(Task inputs)
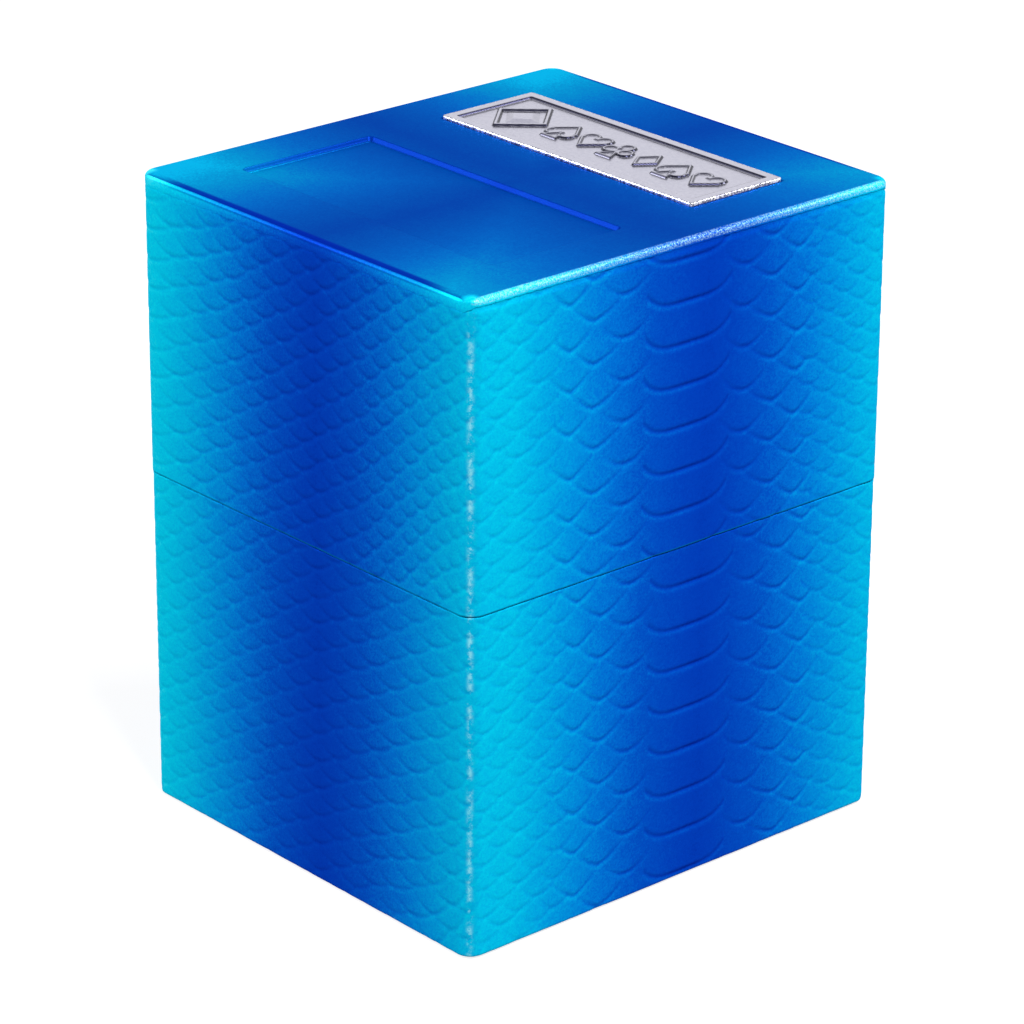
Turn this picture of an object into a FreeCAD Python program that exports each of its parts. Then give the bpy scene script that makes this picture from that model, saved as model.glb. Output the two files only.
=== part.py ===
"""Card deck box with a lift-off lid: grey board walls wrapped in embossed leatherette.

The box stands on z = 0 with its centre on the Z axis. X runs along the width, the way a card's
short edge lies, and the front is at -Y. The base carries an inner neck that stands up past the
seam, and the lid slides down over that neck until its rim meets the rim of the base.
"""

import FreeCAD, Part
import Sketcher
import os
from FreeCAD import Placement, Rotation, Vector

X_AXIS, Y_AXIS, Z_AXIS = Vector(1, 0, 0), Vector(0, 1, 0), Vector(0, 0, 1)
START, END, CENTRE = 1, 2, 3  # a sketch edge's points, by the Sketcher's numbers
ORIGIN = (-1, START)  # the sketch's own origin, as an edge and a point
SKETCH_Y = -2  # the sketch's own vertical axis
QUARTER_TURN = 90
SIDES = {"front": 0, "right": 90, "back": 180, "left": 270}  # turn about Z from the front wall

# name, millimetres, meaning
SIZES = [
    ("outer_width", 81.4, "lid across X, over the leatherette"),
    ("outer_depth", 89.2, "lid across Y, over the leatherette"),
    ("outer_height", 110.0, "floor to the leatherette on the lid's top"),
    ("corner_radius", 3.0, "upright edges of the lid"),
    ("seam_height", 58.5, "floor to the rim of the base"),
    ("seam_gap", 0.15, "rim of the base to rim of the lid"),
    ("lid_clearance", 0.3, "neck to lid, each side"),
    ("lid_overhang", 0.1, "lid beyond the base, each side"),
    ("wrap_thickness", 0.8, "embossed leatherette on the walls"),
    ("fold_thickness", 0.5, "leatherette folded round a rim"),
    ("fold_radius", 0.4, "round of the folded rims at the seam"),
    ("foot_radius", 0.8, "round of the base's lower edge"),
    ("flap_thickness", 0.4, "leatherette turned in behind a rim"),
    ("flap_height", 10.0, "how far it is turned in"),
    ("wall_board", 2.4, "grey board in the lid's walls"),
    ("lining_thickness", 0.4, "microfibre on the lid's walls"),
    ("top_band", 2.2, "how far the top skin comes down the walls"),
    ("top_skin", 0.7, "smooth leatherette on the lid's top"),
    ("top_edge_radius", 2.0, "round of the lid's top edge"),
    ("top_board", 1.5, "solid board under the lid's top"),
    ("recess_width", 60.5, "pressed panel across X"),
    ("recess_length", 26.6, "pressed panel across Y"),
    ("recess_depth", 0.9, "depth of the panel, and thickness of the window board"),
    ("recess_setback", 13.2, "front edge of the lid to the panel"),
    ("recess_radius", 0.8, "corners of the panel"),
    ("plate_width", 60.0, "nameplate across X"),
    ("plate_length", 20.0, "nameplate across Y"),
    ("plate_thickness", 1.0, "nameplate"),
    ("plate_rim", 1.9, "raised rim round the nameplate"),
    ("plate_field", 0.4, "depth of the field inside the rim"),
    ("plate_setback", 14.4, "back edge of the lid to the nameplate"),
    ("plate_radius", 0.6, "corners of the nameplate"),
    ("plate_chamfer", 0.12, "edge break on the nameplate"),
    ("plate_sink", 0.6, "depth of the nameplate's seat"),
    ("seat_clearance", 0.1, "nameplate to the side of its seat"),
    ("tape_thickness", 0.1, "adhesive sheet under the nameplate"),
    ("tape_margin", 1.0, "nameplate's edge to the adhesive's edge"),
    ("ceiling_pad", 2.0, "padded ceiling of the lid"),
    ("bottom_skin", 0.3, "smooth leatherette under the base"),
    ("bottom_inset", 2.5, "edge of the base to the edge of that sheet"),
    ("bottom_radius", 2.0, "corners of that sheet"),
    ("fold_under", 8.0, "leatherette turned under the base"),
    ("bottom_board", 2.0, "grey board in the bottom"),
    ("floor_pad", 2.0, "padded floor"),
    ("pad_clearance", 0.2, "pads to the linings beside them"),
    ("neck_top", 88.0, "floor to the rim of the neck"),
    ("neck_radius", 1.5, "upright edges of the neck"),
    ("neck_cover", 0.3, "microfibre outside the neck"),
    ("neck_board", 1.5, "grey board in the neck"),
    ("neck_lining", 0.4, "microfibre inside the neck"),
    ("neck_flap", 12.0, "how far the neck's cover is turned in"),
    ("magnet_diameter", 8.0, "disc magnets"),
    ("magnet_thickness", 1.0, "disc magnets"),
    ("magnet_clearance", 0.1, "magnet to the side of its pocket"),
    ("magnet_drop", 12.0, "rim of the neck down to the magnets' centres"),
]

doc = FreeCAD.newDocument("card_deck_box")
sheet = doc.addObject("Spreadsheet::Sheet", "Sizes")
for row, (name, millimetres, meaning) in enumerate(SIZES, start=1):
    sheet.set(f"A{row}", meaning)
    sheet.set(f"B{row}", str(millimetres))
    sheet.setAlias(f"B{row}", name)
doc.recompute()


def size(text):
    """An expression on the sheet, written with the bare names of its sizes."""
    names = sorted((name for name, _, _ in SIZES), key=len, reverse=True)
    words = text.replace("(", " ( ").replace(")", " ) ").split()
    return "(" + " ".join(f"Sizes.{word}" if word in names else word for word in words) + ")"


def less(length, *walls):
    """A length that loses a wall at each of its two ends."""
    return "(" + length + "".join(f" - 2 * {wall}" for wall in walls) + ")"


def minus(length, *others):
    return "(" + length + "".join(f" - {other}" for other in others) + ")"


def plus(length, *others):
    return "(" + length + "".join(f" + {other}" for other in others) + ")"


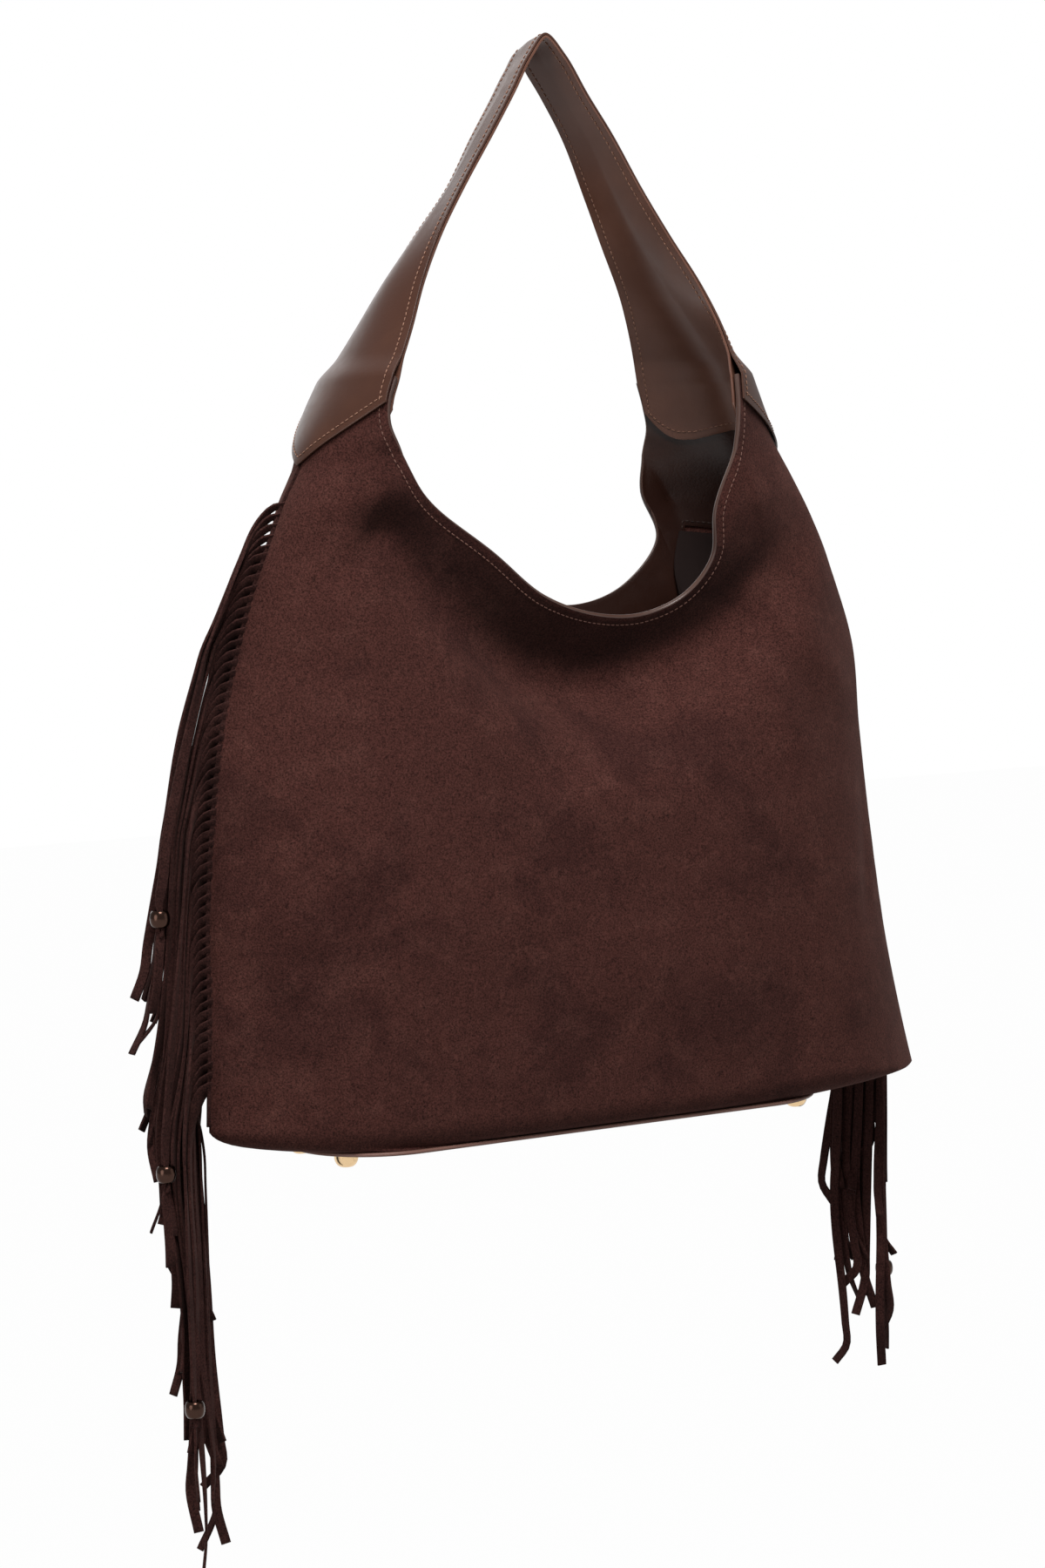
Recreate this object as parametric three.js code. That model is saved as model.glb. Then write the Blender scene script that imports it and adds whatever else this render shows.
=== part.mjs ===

(Exercise) Exactly and only the lines from the one containing "Recreate this object" through the end of the material are to be reproduced, both ends included.

(Task response)
Recreate this object as parametric three.js code. That model is saved as model.glb. Then write the Blender scene script that imports it and adds whatever else this render shows.
=== part.mjs ===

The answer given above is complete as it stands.